You should remember a few things when it comes to integrating video into your site. First, insert keywords into file names – “” doesn’t cut it anymore. Second, take advantage of YouTube’s massive traffic and search advantages by hosting videos there. Finally, embed those videos throughout your site – and they’ll look better to Google if they’re paired with relevant text.

3. Play John Wayne.

Beware the “black hat” when it comes to SEO. Black hat SEO is a series of questionable practices – overstuffing keywords, endless lists of mismatched content, duplicate content, unrelated links building, negative keywording – designed to “trick” Google into sending visitors your way. Problem is, it may work in the short run, but in the long run it will only hurt your business. In addition to providing an awful user experience, it’s penalized by Google.

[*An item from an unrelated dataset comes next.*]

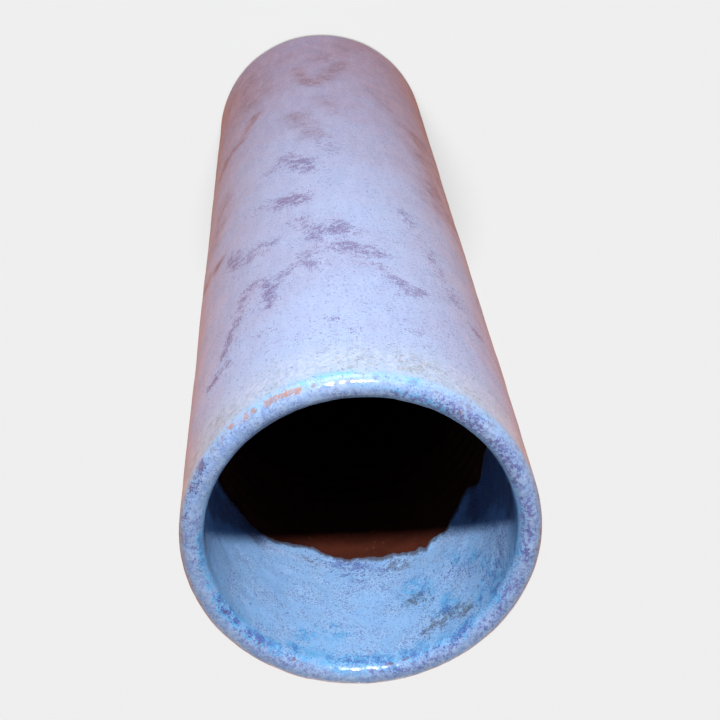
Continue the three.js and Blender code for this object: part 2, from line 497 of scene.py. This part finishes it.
# Marks on the body coat, by kind. Each is a stroke (width in mm, strength, points), and each point is
# (angle from +X in degrees, depth below the rim in mm).
bodyMarks = {
    "purple": [
        (5.0, 1.5, [(-73, 87), (-77, 87), (-80, 85)]),
        (4.0, 0.4, [(-62, 91), (-71, 89)]),
        (3.4, 0.7, [(-77, 74), (-83, 65), (-86, 56)]),
        (4.6, 0.95, [(-87, 66), (-91, 67), (-95, 63)]),
        (4.6, 1.0, [(-94, 55), (-99, 55), (-104, 53)]),
        (3.2, 0.65, [(-101, 48), (-108, 46), (-112, 41)]),
        (2.6, 0.8, [(-112, 42), (-116, 37), (-120, 40)]),
        (3.6, 0.9, [(-86, 56), (-80, 53)]),
        (2.6, 0.9, [(-79, 51), (-83, 47)]),
        (2.4, 0.9, [(-79, 53), (-74, 50), (-70, 47), (-67, 45)]),
        (3.2, 0.9, [(-50, 68), (-47, 75)]),
        (3.0, 0.8, [(-60, 69), (-56, 65)]),
        (2.6, 0.6, [(-67, 67), (-63, 64)]),
        (2.6, 0.95, [(-54, 46), (-55, 50), (-59, 51), (-64, 48), (-66, 41), (-66, 37)]),
        (2.4, 0.85, [(-55, 46), (-52, 41), (-49, 36), (-45, 31)]),
        (2.6, 0.95, [(-48, 25), (-44, 25), (-39, 25)]),
        (1.4, 0.8, [(-64, 27), (-61, 27)]),
        (3.4, 0.5, [(-121, 81), (-124, 72), (-128, 64), (-131, 55), (-136, 45)]),
        (2.0, 0.4, [(-95, 18)]),
        (2.5, 0.5, [(-87, 23)]),
        (1.6, 0.6, [(-114, 20), (-117, 20)]),
        (4.0, 0.7, [(-145, 38)]),
        (5.5, 0.75, [(-74, 115), (-80, 109), (-84, 103)]),
        (4.0, 0.6, [(-67, 111)]),
        (4.5, 0.35, [(-90, 123), (-94, 112)]),
        (5.0, 0.6, [(20, 60), (28, 75), (40, 82)]),
        (4.5, 0.8, [(70, 120), (82, 112), (95, 118), (100, 130)]),
        (5.0, 0.5, [(120, 45), (132, 52), (150, 50)]),
    ],
    "plum": [
        (5.5, 0.65, [(-80, 187), (-84, 175), (-90, 170), (-94, 175), (-99, 183), (-107, 193)]),
        (4.0, 0.9, [(-85, 174), (-90, 171), (-93, 174)]),
        (9.0, 0.5, [(-96, 195), (-106, 209), (-118, 220)]),
        (9.0, 0.4, [(-76, 202)]),
        (17.0, 0.5, [(-45, 202), (-55, 180)]),
        (4.5, 0.8, [(-57, 162), (-47, 152), (-37, 152), (-31, 147)]),
        (7.0, 0.5, [(-79, 146), (-83, 135), (-87, 126)]),
        (6.0, 0.35, [(-91, 157), (-98, 143)]),
        (12.0, 0.6, [(-142, 152), (-147, 124), (-146, 100)]),
        (7.0, 0.4, [(-120, 173), (-127, 158)]),
        (4.5, 0.8, [(-36, 82), (-28, 84), (-22, 85)]),
        (8.0, 0.45, [(-38, 120), (-33, 100)]),
        (9.0, 0.6, [(60, 190), (85, 182), (110, 194)]),
        (5.0, 0.6, [(150, 150), (162, 165), (178, 170)]),
    ],
}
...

This year, examine your SEO practices. If it seems like you’re trying to get one over on Google, cut it out. “White hat” tactics – proper keywording, relevant content, good coding practices – will serve your business much better in the long run, and enable you to better adjust to changes in Google’s algorithms.

4. Think fewer – but better – inbound links.

There was a time when having as many other sites as possible linking to your site was a cardinal rule in the SEO world. But today Google cares only about the quality and relevancy of the sites that link back to your website. Ignore spammers who say they’ll get you to No. 1 through link building. You might see a temporary spike in traffic from such tactics, but the quality of visitors will be poor, conversion rates will be low – and Google will eventually catch up to you. You don’t want that. You won’t like Google when it’s angry.

5. Focus on quality, not quantity.

Here is, perhaps, the most important thing when it comes to SEO: The amount of traffic that your site generates is NOT the sole way to judge its effectiveness. Think quality and “conversions” – what you want a visitor to do once they arrive, such as filling out a form, downloading a white paper or requesting an appointment. No one would argue that it’s better to have 100 qualified people hit your site with a 50 percent conversion rate than 1,000 unqualified visitors at 1 percent.

We recently completed a six-month campaign for a client involving print advertising, PR, trade shows, sponsorships and pay-per-click ads. The client was underwhelmed when he saw a modest increase in traffic to his website – until he noticed a 22 percent increase in the number of visitors filling out a “request more info” form – thus becoming hot leads.

With a little bit of work, you can do the same thing this year. Your website is your business’ most effective selling tool – but only if you attract the right visitors. Use the right SEO tactics, and you can – Panda or no.